Tudo corre às mil maravilhas neste Out of Season. Dave Rempis tem bastas razões para estar muito contente com o primeiro disco em quarteto, como imagino que esteja. Não é caso para menos. E bem pode agradecer a Jim Baker. Pianista de todos os contextos, Baker é o homem que faz a diferença, que constrói o quarteto a partir do trio, se assim se pode dizer. Rendimentos dos mais de 20 anos de trabalho que já leva em Chicago, talvez.

E a Jason Roebke, jovem contrabaixista e compositor, que também tem a sua quota-parte de mérito neste louvável empreendimento colectivo, uma força sempre presente, mesmo quando não se dá por ele. Ou seja, Roebke adquiriu a qualidade que normalmente se vê atribuída aos mestres, músico que tão bem se entende com Tim Daisy, com quem partilha responsabilidades no trio Rapid Croche. Daisy é sem dúvida rapaz a ter em conta nos anos vindouros, indiscutivelmente um dos mais importantes e interessantes bateristas da nova vaga de Chicago, cúmplice de Rempis no Vandermark 5. Isto anda tudo ligado...
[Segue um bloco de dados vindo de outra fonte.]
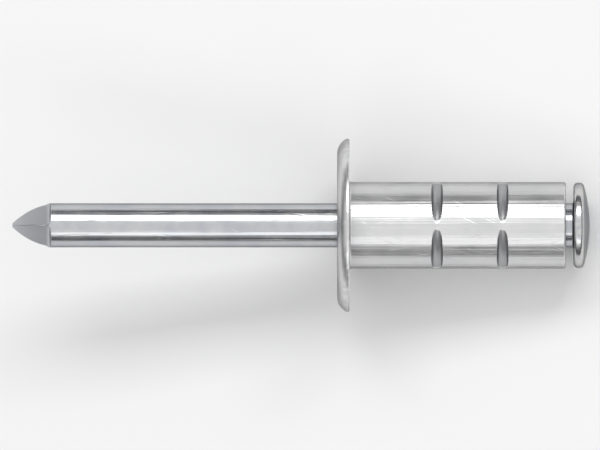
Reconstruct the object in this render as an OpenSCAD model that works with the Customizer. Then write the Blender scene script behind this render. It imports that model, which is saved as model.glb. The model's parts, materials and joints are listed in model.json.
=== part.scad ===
// Blind rivet of the multi-grip kind, unset: a flanged sleeve with two rows of pressed
// dents, on its pull mandrel. Millimetres, +Z up. The rivet lies on its side, resting on
// the flange's rim and on the mandrel head, with the stem towards -X.

/* [Shank] */
// Outside diameter of the shank
shank_d = 4.0; // [3.2:0.1:6.4]
// Length of the shank under the flange
shank_len = 10.0; // [8:0.1:25]
// Rounding of the shank's open end, on the outside
shank_end_r = 0.1; // [0.02:0.01:0.3]
// Fillet between the shank and the flange
shank_fillet_r = 0.1; // [0.02:0.01:0.3]

/* [Flange] */
// Diameter of the flange
flange_d = 8.0; // [6:0.1:16]
// Thickness of the flange
flange_t = 0.57; // [0.4:0.01:0.8]
// Radius of the arc that rounds the flange's face down to its rim
flange_corner_r = 0.75; // [0.6:0.01:1.5]
// Height of the straight rim left under that arc
flange_land = 0.13; // [0.08:0.01:0.3]
// Chamfer of the rim's lower edge
flange_edge_c = 0.04; // [0.01:0.01:0.07]

/* [Bore] */
// Clearance between the stem and the bore, on each side
bore_clearance = 0.05; // [0.02:0.01:0.15]
// Chamfer at both mouths of the bore
bore_chamfer = 0.08; // [0.02:0.01:0.2]

/* [Dents] */
// Distance from the flange's seat to the middle of the first row
dent_first = 4.05; // [2:0.01:6]
// Distance between rows
dent_pitch = 3.03; // [1:0.01:4]
// Number of rows
dent_rows = 2; // [1:1:4]
// Number of dents around the shank
dents_around = 4; // [2:1:4]
// Length of a dent around the shank, in degrees
dent_arc = 80; // [70:1:86]
// Width of a dent along the shank
dent_w = 0.51; // [0.3:0.01:0.8]
// Depth of a dent at its middle
dent_depth = 0.25; // [0.1:0.01:0.32]

/* [Mandrel stem] */
// Diameter of the stem
stem_d = 2.04; // [1.6:0.01:2.6]
// Length of stem that stands out of the flange
stem_out = 15.0; // [8:0.1:40]
// Distance from the break groove to the mandrel head
break_from_head = 1.9; // [1:0.1:4]
// Diameter of the neck that is left in the break groove
break_neck_d = 1.46; // [1:0.01:1.7]
// Width of the break groove at the stem's surface
break_w = 0.7; // [0.4:0.01:1]
// Width of the flat at the break groove's root
break_root_w = 0.12; // [0.05:0.01:0.3]

/* [Mandrel point] */
// Length over which the pinched point grows to the stem's full width
point_len = 2.13; // [1.6:0.01:3.2]
// Distance from the tip to the shoulder that the pinching jaws leave
point_jaw_len = 1.77; // [1.2:0.01:2.2]
// Rounding of the jaws' end, which leaves a fillet at the shoulder
point_jaw_r = 0.28; // [0.1:0.01:0.4]
// Width across the blunt square that is left at the tip
point_flat = 0.12; // [0.05:0.01:0.3]

/* [Mandrel head] */
// Height of the mandrel head
head_t = 0.75; // [0.6:0.01:1.5]
// Radius of the mandrel head's domed face
head_dome_r = 6.5; // [5:0.1:12]
// Rounding of both edges of the mandrel head
head_edge_r = 0.2; // [0.05:0.01:0.21]
// How far the mandrel head's rim lies inside the shank's outline
head_inset = 0.025; // [0:0.005:0.2]
// Space between the shank's open end and the mandrel head
head_space = 0.35; // [0.1:0.01:1]
// Fillet between the stem and the mandrel head
head_fillet_r = 0.08; // [0.02:0.01:0.2]

/* [Hidden] */

ALUMINIUM = [0.84, 0.85, 0.86];
ZINC_PLATED_STEEL = [0.63, 0.65, 0.68];

// Overrun of every cut past the surface it opens
overrun = 0.2;
// Facets of a full circle, and of the large ones that only lend an arc
$fn = 96;
arc_fn = 720;

shank_r = shank_d / 2;
flange_r = flange_d / 2;
stem_r = stem_d / 2;
bore_r = stem_r + bore_clearance;
head_r = shank_r - head_inset;
break_neck_r = break_neck_d / 2;

// Heights along the rivet's own axis, from the flange's seat towards the mandrel head
head_z = shank_len + head_space;
head_top_z = head_z + head_t;
break_z = head_z - break_from_head;
tip_z = -flange_t - stem_out;

// Arc of the flange's corner: tangent to the face, and cut off by the rim
flange_arc_z = flange_corner_r - flange_t;
flange_arc_r = flange_r - sqrt(pow(flange_corner_r, 2) - pow(flange_arc_z + flange_land, 2));

// Dome of the mandrel head, and the rounding tangent to the dome and to the rim
dome_z = head_top_z - head_dome_r;
head_edge_inset_r = head_r - head_edge_r;
head_edge_z = dome_z + sqrt(pow(head_dome_r - head_edge_r, 2) - pow(head_edge_inset_r, 2));

// A dent is pressed by a ring-shaped nose: its section and its centre line's circle
dent_nose_r = (pow(dent_w / 2, 2) + pow(dent_depth, 2)) / (2 * dent_depth);
dent_reach = shank_r + dent_nose_r;
dent_offset = dent_depth * (2 * dent_reach - dent_depth)
    / (2 * (dent_reach * (1 - cos(dent_arc / 2)) - dent_depth));
dent_ring_r = dent_reach - dent_depth + dent_offset;

// A facet of the point is an arc that ends level with the square inscribed in the stem
facet_top = stem_r / sqrt(2);
facet_rise = facet_top - point_flat / 2;
facet_r = (pow(point_len, 2) + pow(facet_rise, 2)) / (2 * facet_rise);

// Edges that can touch the floor, each as [radius from the axis, height, rounding]
rim_edge = [flange_r, -flange_edge_c, 0];
end_edges = [
    [head_edge_inset_r, head_edge_z, head_edge_r],
    [shank_r - shank_end_r, shank_len - shank_end_r, shank_end_r],
];

// Tilt of the axis when the rim and the given edge both touch the floor
function tilt_onto(edge) =
    let (fall = rim_edge[0] - edge[0], run = edge[1] - rim_edge[1])
    atan2(fall, run) - asin((edge[2] - rim_edge[2]) / norm([fall, run]));

rest_tilt = min([for (edge = end_edges) tilt_onto(edge)]);
rest_height = rim_edge[0] * cos(rest_tilt) + rim_edge[1] * sin(rest_tilt) + rim_edge[2];

// Ends of the lying rivet along X, which put the origin under the middle of its length
tip_x = tip_z * cos(rest_tilt) - point_flat / sqrt(2) * sin(rest_tilt);
head_x = dome_z * cos(rest_tilt) + head_dome_r;

// Lays a rivet that was modelled upright, seat at the origin, down on the floor
module lying() {
    translate([-(tip_x + head_x) / 2, 0, rest_height])
        rotate([0, 90 + rest_tilt, 0])
            children();
}

// Waste outside a rounded corner at the origin, whose solid is below and left of it
module corner_waste(r) {
    difference() {
        translate([-r, -r]) square(r + overrun);
        translate([-r, -r]) circle(r);
    }
}

// Waste outside a chamfered corner at the origin, whose solid is below and left of it
module corner_chamfer_waste(c) {
    polygon([[-c - overrun, overrun], [overrun, overrun], [overrun, -c - overrun]]);
}

// Fillet in an inside corner at the origin, whose open side is above and right of it
module corner_fillet(r) {
    difference() {
        translate([-overrun, -overrun]) square(r + overrun);
        translate([r, r]) circle(r);
    }
}

// Waste beyond the flange's rounded corner
module flange_corner_waste() {
    difference() {
        translate([flange_arc_r, -flange_t - overrun])
            square([flange_r - flange_arc_r + overrun, flange_t - flange_land + overrun]);
        translate([flange_arc_r, flange_arc_z]) circle(flange_corner_r, $fn = arc_fn);
    }
}

// Bore with a chamfered mouth at each end
module bore_waste() {
    far = bore_r + bore_chamfer + overrun;
    low = -flange_t;
    high = shank_len;
    flare = bore_chamfer + overrun;
    polygon([
        [-overrun, low - overrun], [far, low - overrun], [bore_r, low - overrun + flare],
        [bore_r, high + overrun - flare], [far, high + overrun], [-overrun, high + overrun],
    ]);
}

// Half section of the sleeve, with the flange's seat at height 0
module body_section() {
    difference() {
        union() {
            square([shank_r, shank_len]);
            translate([0, -flange_t]) square([flange_r, flange_t]);
            translate([shank_r, 0]) corner_fillet(shank_fillet_r);
        }
        bore_waste();
        flange_corner_waste();
        translate([flange_r, 0]) corner_chamfer_waste(flange_edge_c);
        translate([shank_r, shank_len]) corner_waste(shank_end_r);
    }
}

// Ring that presses one dent, centred beyond the axis so that it runs out at both ends
module dent_punch() {
    rotate([0, 0, 180])
        translate([dent_offset, 0, 0])
            rotate_extrude($fn = arc_fn / 4)
                translate([dent_ring_r, 0]) circle(dent_nose_r, $fn = 48);
}

module dents() {
    for (row = [0 : dent_rows - 1])
        for (turn = [0 : dents_around - 1])
            translate([0, 0, dent_first + row * dent_pitch])
                rotate([0, 0, (turn + 0.5) * 360 / dents_around])
                    dent_punch();
}

module rivet_body() {
    color(ALUMINIUM)
        lying()
            difference() {
                rotate_extrude() body_section();
                dents();
            }
}

// Waste beyond the rounding between the mandrel head's dome and its rim
module dome_edge_waste() {
    centre = [head_edge_inset_r, head_edge_z];
    reach = head_edge_r + overrun;
    to_dome = (centre - [0, dome_z]) / (head_dome_r - head_edge_r);
    difference() {
        polygon([centre, centre + reach * to_dome, centre + [reach, reach], centre + [reach, 0]]);
        translate(centre) circle(head_edge_r);
    }
}

// Half section of the mandrel head
module head_section() {
    difference() {
        intersection() {
            translate([0, head_z]) square([head_r, head_t]);
            translate([0, dome_z]) circle(head_dome_r, $fn = arc_fn);
        }
        translate([head_r, head_z]) mirror([0, 1]) corner_waste(head_edge_r);
        dome_edge_waste();
    }
}

// Groove where the mandrel breaks once the rivet is set
module break_groove() {
    slope = (break_w - break_root_w) / 2 / (stem_r - break_neck_r);
    outer = break_w / 2 + overrun * slope;
    polygon([
        [break_neck_r, break_z - break_root_w / 2],
        [stem_r + overrun, break_z - outer],
        [stem_r + overrun, break_z + outer],
        [break_neck_r, break_z + break_root_w / 2],
    ]);
}

// Half section of the mandrel, its point not yet pinched
module mandrel_section() {
    difference() {
        translate([0, tip_z]) square([stem_r, head_z - tip_z + overrun]);
        break_groove();
    }
    head_section();
    translate([stem_r, head_z]) mirror([0, 1]) corner_fillet(head_fillet_r);
}

// Side of one pinching jaw: the tip is at the origin and the stem runs along +X
module jaw_section() {
    facet_centre = [point_len, facet_top - facet_r];
    round_x = point_jaw_len - point_jaw_r;
    round_y = facet_centre[1]
        + sqrt(pow(facet_r + point_jaw_r, 2) - pow(round_x - facet_centre[0], 2));
    round_centre = [round_x, round_y];
    to_facet = (facet_centre - round_centre) / (facet_r + point_jaw_r);
    reach = point_jaw_r + overrun;
    difference() {
        translate([-overrun, 0]) square([point_jaw_len + overrun, stem_r + overrun]);
        translate(facet_centre) circle(facet_r, $fn = arc_fn);
        difference() {
            polygon([
                round_centre, round_centre + reach * to_facet,
                round_centre + [reach, -reach], round_centre + [reach, 0],
            ]);
            translate(round_centre) circle(point_jaw_r);
        }
    }
}

// Four jaws, which leave their ridges towards the sides, the top and the bottom
module point_jaws() {
    for (turn = [0 : 3])
        translate([0, 0, tip_z])
            rotate([0, 0, 45 + 90 * turn])
                rotate([0, -90, -90])
                    linear_extrude(height = stem_d + 2 * overrun, center = true)
                        jaw_section();
}

module mandrel() {
    color(ZINC_PLATED_STEEL)
        lying()
            difference() {
                rotate_extrude() mandrel_section();
                point_jaws();
            }
}

rivet_body();
mandrel();
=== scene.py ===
"""Looks of an unset blind rivet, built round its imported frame.

Sizes are in millimetres along the rivet's own axis, measured from the flange's seat towards
the mandrel head. to_world turns them into metres in the row's frame, where the rivet lies.
"""
import json
import math
from typing import NamedTuple

import bpy
import numpy as np
from mathutils import Matrix, Vector


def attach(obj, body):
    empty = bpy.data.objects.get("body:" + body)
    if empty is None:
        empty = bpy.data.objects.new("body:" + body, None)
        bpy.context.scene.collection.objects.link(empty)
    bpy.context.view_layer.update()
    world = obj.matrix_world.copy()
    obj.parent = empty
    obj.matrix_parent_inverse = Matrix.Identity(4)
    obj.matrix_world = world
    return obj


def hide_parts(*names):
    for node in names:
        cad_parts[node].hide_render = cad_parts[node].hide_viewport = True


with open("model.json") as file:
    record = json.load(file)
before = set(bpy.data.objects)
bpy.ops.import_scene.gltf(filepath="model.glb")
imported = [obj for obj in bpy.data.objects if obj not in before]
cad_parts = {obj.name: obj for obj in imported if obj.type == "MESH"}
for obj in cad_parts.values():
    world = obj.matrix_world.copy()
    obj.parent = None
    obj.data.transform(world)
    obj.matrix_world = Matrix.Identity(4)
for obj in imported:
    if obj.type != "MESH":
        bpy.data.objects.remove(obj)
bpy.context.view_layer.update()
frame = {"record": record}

MM = 0.001
mounts = {m["name"]: m for m in frame["record"]["mounts"]}

# Where the rivet lies: the middle of its flange's seat, its axis, and the way the camera looks from
ORIGIN = Vector(mounts["shank"]["pos_m"])
AXIS = Vector(mounts["shank"]["axis"]).normalized()
SIDE = Vector((0, 1, 0))
FACING = AXIS.cross(SIDE)

# Sleeve
SHANK_R = mounts["shank"]["dims"]["r_mm"]
SHANK_LEN = 10.0
SHANK_END_R = 0.1
SHANK_FILLET_R = 0.1
FLANGE_R = 4.0
FLANGE_T = 0.57
FLANGE_CORNER_R = 0.75
FLANGE_LAND = 0.13
FLANGE_EDGE_C = 0.04
BORE_CLEARANCE = 0.05
BORE_CHAMFER = 0.08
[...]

Mas o que é realmente excitante neste disco, mais que apreciar o desempenho e a técnica individual de cada músico - que nunca chega a ser a mera exibição de capacidade instrumental - é apreender todo o manancial de pormenores harmónicos, as dinâmicas colectivas, as diferentes sensibilidades dos artistas em palco; e, acima de tudo, a comunicante energia que emana desta música convincente, porque confeccionada em directo e servida sem corantes nem conservantes. Música que preenche espaços vazios e tem o condão de humanizar os dias que se vão tornando áridos. Uma lança no combate à desertificação e um prazer para ambos, coração e intelecto. Em cheio, Mr. Rempis! Viva a Liberdade!